Commons v shares: the problem with worker ownership

Employee ownerships are usually keen to amplify what they see as their natural ownership advantage with a range of management initiatives aimed at getting buy-in from employees on a deeper level, using systems theory, business school ideas, and Maslovian notions of needs hierarchy to wring out the extra juice. All this management is, of course, costly. Worker co-operatives by contrast are more likely to be able to assume loyalty, and dispense with the hoodoo; their disadvantages mostly stem from problems around capital – a lack of which defined their members as workers in the first place.
 
The conclusion might be that both forms get a business advantage by being able to build their base of skills and expertise by retaining and upskilling workers – resulting in higher productivity – but that they do this in radically different ways. In worker co-ops, which have developed some of the most advanced practical applications of democracy anywhere, collective self-determination reaches into the everyday process of production, not just the traditional realm of ‘corporate governance’.
 
Employee ownerships and worker co-ops also have a different take on information and transparency.
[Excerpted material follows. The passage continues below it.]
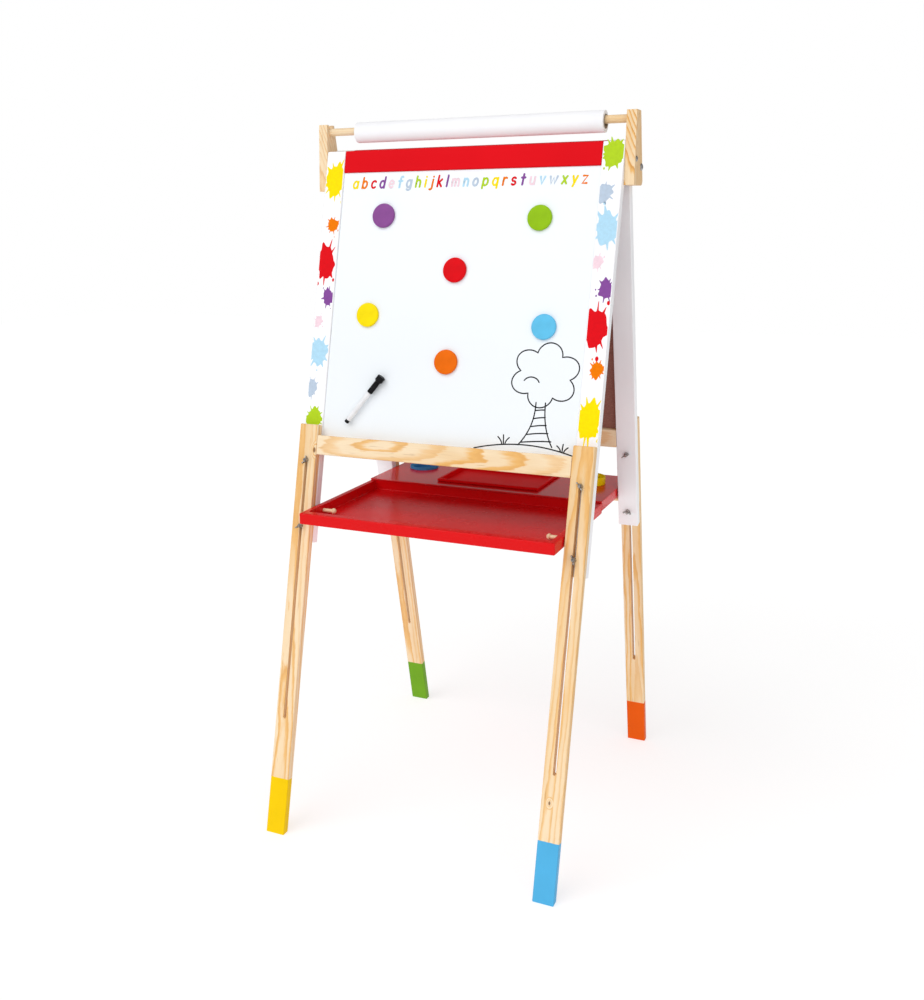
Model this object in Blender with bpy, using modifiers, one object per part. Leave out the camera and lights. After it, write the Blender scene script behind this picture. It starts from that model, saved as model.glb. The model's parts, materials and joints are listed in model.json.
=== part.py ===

To work well, co-ops have to practice true ‘open book’ management, with almost all information available to members, on the basis that ‘if you don’t have the information – or can’t use it – you can’t be in control’. By contrast, information culture in many employee ownerships amounts to giving members an annual update of their financial ‘pot’, running quality circles – the old Suggestion Box, with bells on – or implementing ‘nudge’ measures to improve worker performance. At the launch of the ‘1 Million Owners’ campaign, Co-operatives UK’s joint initiative with the Employee Ownership Association, the boss of a London PR company spoke with pride about how her employee-owned business has become more transparent. “Everyone has access to all the information. Except of course sensitive things, such as how much each of us earns.”
 
None of this might matter much, except that mistaking worker co-operation for employee ownership, or conflating them, leads to wasted effort on the part of New Economy activists – boosting business narratives that have no real meaning for us, or exhausting with misguided policy initiatives. The future of worker co-operation lies in the hands of workers, to whom, wherever they are, the tools and experience of the present movement need to be made available. That’s a hard task, which can’t be achieved with top-down short cuts or new legal frameworks.